The era of sports’ Anthem Wars – roughly 2016-21 – ended in an undeclared truce. Everybody on both sides ran out of steam. The activists tired of talking about it, and the blowback was enough to give cover to the vast majority of players who’d never been interested in activism in the first place.

The anthem, however silly and out of place, went back to being that moment where you have to remember to take off your hat.

But now here comes San Francisco Giants manager Bob Melvin.

Melvin just started managing the Giants, who were bad last year. Bad year plus new manager equals culture change. Melvin’s version of this – everybody needs to be out of the dugout and standing at attention for the anthem. Nobody can be backstage taking cuts or getting treatment.

“It has nothing to do with whatever happened in the past or whatever,” Melvin told USA Today about his new rule.

What he presumably means by “the past” is his predecessor in the San Francisco job, Gabe Kapler. Kapler was the first MLB manager to kneel during the anthem.

So here we go again. Make sure to get on the right side of history, people. But first, make sure to get your order in for dollar-foot-long day. Revolution is hungry business.

Since it’s a U.S. election year, maybe this was bound to happen. The first time the anthem became a flashpoint, Donald Trump had just begun to dominate the continental conversation. Now that he’s back, everything old is new again. It’s time to start yelling at each other over the dumbest stuff in lieu of discussing anything important.

Once again, the solution is simple. Ditch the anthems. Ditch the whole pre-game routine.
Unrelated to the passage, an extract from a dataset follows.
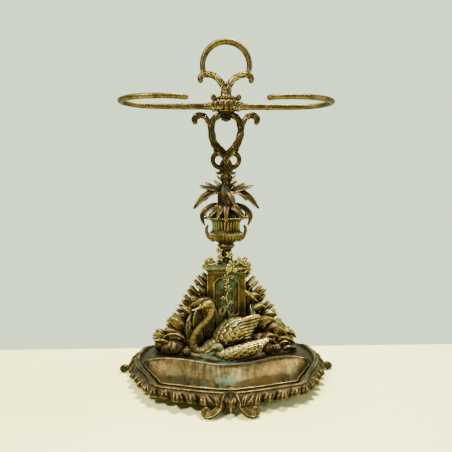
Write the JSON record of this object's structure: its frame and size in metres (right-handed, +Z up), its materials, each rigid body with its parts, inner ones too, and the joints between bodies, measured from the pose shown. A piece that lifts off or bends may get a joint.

If people want to discuss important topics – and they should want that – sports is a forum ill-suited to it.

It is an unserious place, filled with unserious people, reducing complex topics to slogans. It is an environment designed to thwart give and take, instead forcing people to choose a team to root for uncritically. It is a recipe for misunderstanding.

All the things that make sports fun make politics at sports more and more stupid. But as long as everyone’s willing to pay top dollar, the people running the arena will find ways to give you something to yell about.